On all of these recent charter boat dives, I was forced to sign a waiver and fill out a form about my diving experience, when my last dive was, and the number of dives I’ve completed. I had to present my certification cards. Since I was diving nitrox, I had to analyze and sign for my mixture and state the MOD for that mixture. I was asked if I was diving with a computer or on tables…I always dive a computer…a nitrox computer. I was also thoroughly briefed before each dive about the conditions, what to expect on the dive, hazards, etc. Armed with my signed waiver, experience form filled out, seeing my advanced and nitrox certification cards, and knowing that I’d be diving a computer programmed with my mixture, I was still forced to stay above 100 feet deep, stay with the dive master at all times, and had to follow the time limitations of divers diving air.
Now, I know that charter boats have to deal with all kinds of divers. Divers who are just recently trained, divers who have not dived for a year or more, and divers who only dive a couple of times a year. They are responsible for these divers and must take many of them under their wing so as to avoid any dangerous situations. I get this! I understand the predicament they’re in…I even feel for them sometimes. It’s, no doubt, a tough job from time to time.
However, what about the advanced trained, nitrox trained, active divers on these boats? These divers have spent time and money going through the advanced training, they have spent time and money going through nitrox training (and paid for their nitrox fills), and they have spent time and money diving actively gaining experience and knowledge. These credentials should not be overlooked and ignored because other divers on the boat do not have the same experience or because a boat captain or shop owner wants to get the charter over with quickly or has some sort of fears. These divers should not be restricted to only dive to 100 feet when their training allows them to dive to 130 feet. Nitrox divers should not be forced to follow bottom times and surface interval times of divers diving air. They definitely should not be told that by exceeding these predefined limitations that they’re surface interval time will be affected and they won’t be able to do a decent second dive…especially if they’re diving nitrox! Come on, one of the big benefits of diving nitrox is shortened surface interval times. Advanced/nitrox divers know how to monitor their bottom time AND surface interval time so as to avoid decompression on all dives. This is just a bogus reason to try and validate the imposed limitations. If an advanced diver wants to max out his/her bottom time on the first dive resulting in a short surface interval time, then they have to deal with a shorter/shallower second dive…but it’s the diver’s decision and after all she/he’s the paying customer.

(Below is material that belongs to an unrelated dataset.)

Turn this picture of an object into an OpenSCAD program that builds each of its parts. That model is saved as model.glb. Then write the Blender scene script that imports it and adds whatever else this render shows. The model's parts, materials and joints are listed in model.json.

As I mentioned, for all of these charters, I had to sign a waiver and provide the number of dives I’ve done, types of dives I’ve done, and the date the last time I went diving. Why? I understand the waiver part, but why ask me about my training level and the dives I’ve done if it’s going to be ignored, and I’m going to be forced to dive within the limitations of other less experienced divers on the boat or within the captain/shop owner’s imposed rules? It’s a real let down to arrive on a dive site and be told that you have to dive within certain guidelines, and you won’t be able to do the dive you had planned. I came with the right certifications, right breathing gas, right dive computer, right amount of experience, paid the charter fee, etc. but I can’t use these credentials and tools to do the dive I want to do.
With the price of boat fuel at three dollars or more per gallon along with the rise of the general costs of doing business, charter boat prices are going up. It’s getting more and more expensive to step on a charter boat. In addition to the base rate for a two-tank dive, you’re also expected to tip the boat crew. It’s easy to spend $100 to $200+ per day to dive on a charter boat. With prices being this high, divers should be allowed to dive up to their certification level, not forced to stay within the limitations created based on other divers on the boat or the boat captain/shop owner’s fears or concerns.
It’s hard to accept forced limitations when you’ve gone through and paid for your training, stayed active in your diving, and paid the charter boat fees. Why have (spend money on) all the training and experience if you’re not going to be aloud to use it? It’s kind of like renting a car and being told that you can’t drive the car over 50 MPH…you have your driver’s license, pay your car insurance, and drive your own car every day (many times over 50 MPH), so why the restrictions?
So, I ask the training agencies, why should divers pay for all of the different training courses offered if once they get on a charter boat, they’re forced to dive within limitations that only require mostly a basic training level and must be accompanied by a dive master? I also ask all of the charter boats, why are you imposing more and more restrictions on your dive boat? With everything getting more and more expensive and diving being a “hobby” type sport (meaning it’s the first to go when times get tough), divers are going to seek out friendly dive charters that allow them to dive within their means, dive their own plan, and not be forced into dive-limiting restrictions. I know that’s how I’ll be shopping for future dive charters!.